There are many reasons why you may want to remortgage. Any reason why you would typically want to take out a loan applies.
The table below shows some common reasons why you may want to remortgage, along with typical loan-to-value (LTV) limits applied by lenders.
|Buy a car, van or caravan||80%|
|Consolidating other debts||80%|
|Buy a second/holiday home||80%|
|Buy a self-build home||75%|
|Save or invest||Not typically allowed|
Some other reasons you may have for applying for a mortgage on a house you own outright include:
- Buying a property for a family member
- Buying some land
- Going on holiday
- Paying for a wedding or special event
- Helping out a family member
- Paying for university or education fees
How much can I borrow
There are two main factors to consider when remortgaging your home. First, the market value of your property. This will probably be confirmed by a surveyor during the application process.
The second factor is the loan to value (LTV) ratio. This depends on the purpose of your mortgage how much you are looking to borrow. The LTV will also affect the amount of interest on the resulting mortgage.
To find out exactly how much you will be able to borrow, we would recommend speaking to a financial adviser or mortgage broker.
How can I remortgage my property?
When you are preparing to submit a remortgage application, you’ll likely need to compile some documents, namely:
- Proof of your house’s address
- Previous 3 months bank statements
- Your latest p60
- Previous 3 months wage payslips
- Proof of identity
Your next step will be to either find and apply to a mortgage deal, or use a mortgage broker to assist you. It’s entirely your choice which option you choose, it depends on your personal circumstances, the time you have available and your level of understanding of how mortgages work.
Apply for mortgages yourself
If you have some free time and you aren’t put off by a bit of financial jargon, you might want to find a mortgage deal yourself and submit your own application.
You likely won’t be able to comb through quite as many possible deals as a mortgage broker could, but there’s no reason why you couldn’t find just as good a deal yourself.
You might also get tripped up along the way, but if you have the patience and inclination you should be okay.

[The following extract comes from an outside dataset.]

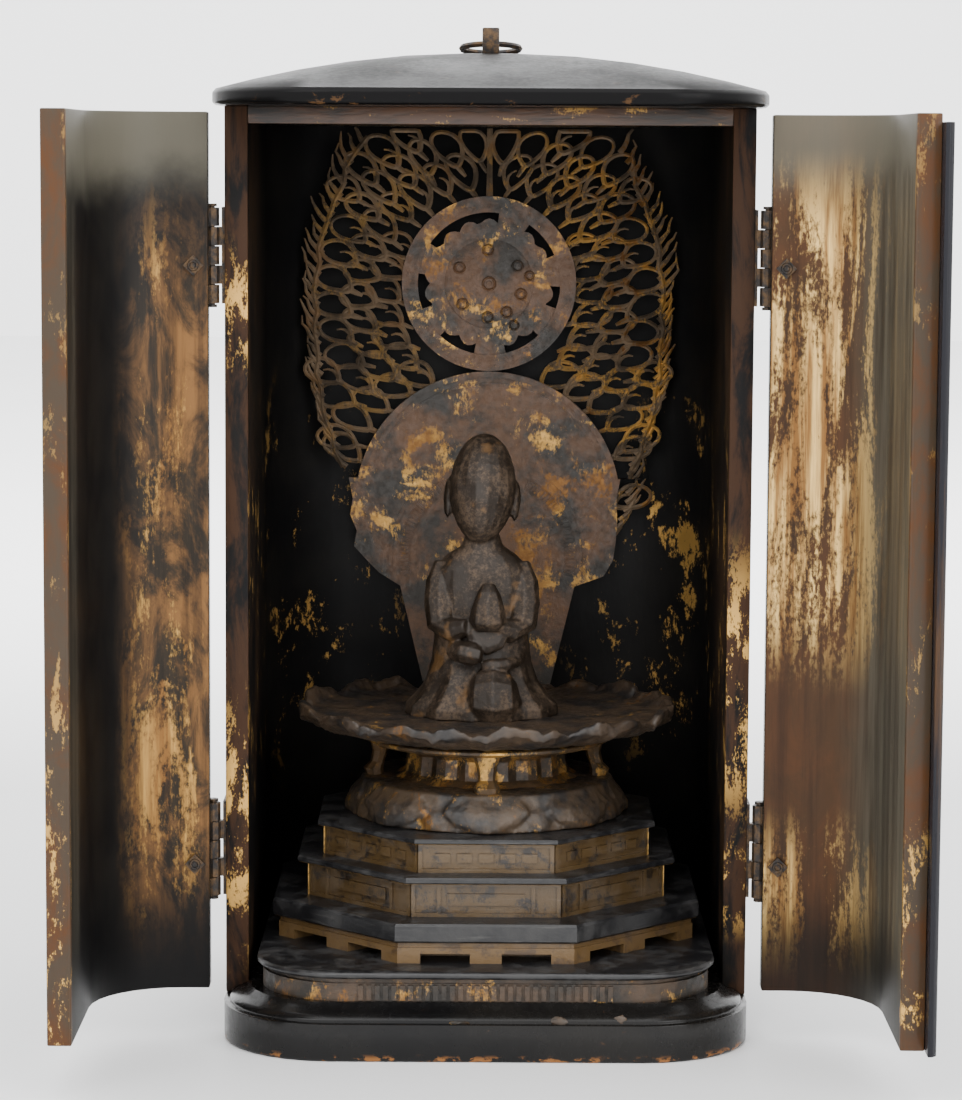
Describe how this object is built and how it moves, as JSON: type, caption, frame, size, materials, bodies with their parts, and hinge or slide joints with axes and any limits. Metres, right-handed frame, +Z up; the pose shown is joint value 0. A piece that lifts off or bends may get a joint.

Apply using a mortgage broker
If you’re short of time and don’t fancy scratching your head looking at financial jargon, a mortgage broker is a safe bet. They may have a fee attached, but they should hold your hand along the way until the funds reach your bank account.
Another option available to homeowners looking to remortgage is equity release. The most common type being a lifetime mortgage.
Typically only available to those over 55, equity release allows you to unlock the value of your property as a lump sum, or as a series of payments. Bear in mind that if you take the series of payments, you’ll pay interest.
You don’t need to have fully paid off your mortgage to be eligible for equity release.
If you are considering equity release, beware: if you make any mistakes it can cost you dearly. There are many horror stories floating around of people who end up owing large sums of money. Do your homework first and take independent advice prior to making any kind of application.
Another possible option to unlock the value of your home is to downsize. Essentially, selling your house and buying something smaller. Obviously, this is not an option for most people, but it is worth considering if you have no other option or your children have grown up and flown the nest.
You could move to a house of a similar size in another area. House prices can vary drastically between areas, particularly if there is an industrialised area or perhaps somewhere with limited commuter transport links.
I have bad credit, can I still remortgage?
There are a number of reasons why you may have a poor credit score. Perhaps you have failed to keep up repayments on a debt, or maybe you have been living with someone with poor credit and it has affected you.
It’s quite likely that your poor credit score will make it more difficult to remortgage your home, but the good news is that you should still be able to get a mortgage. We’d recommend speaking to a mortgage broker in this case, rather than just applying by yourself.
The severity of your credit problems will be a significant factor in the mortgage deal you will be able to apply for, and so will the LTV ratio. You may find that you can still get a competitive rate.
Is it better to remortgage or apply for a loan?
In some cases, you may find that you are better off applying for a secured personal loan. Whether this is the case or not depends entirely on your personal circumstances.
The only way to be sure is to take a look at what is available in the market and compare figures.
A secured loan is often preferable to an unsecured loan as the payment terms are usually longer term, which means the payments are usually more manageable.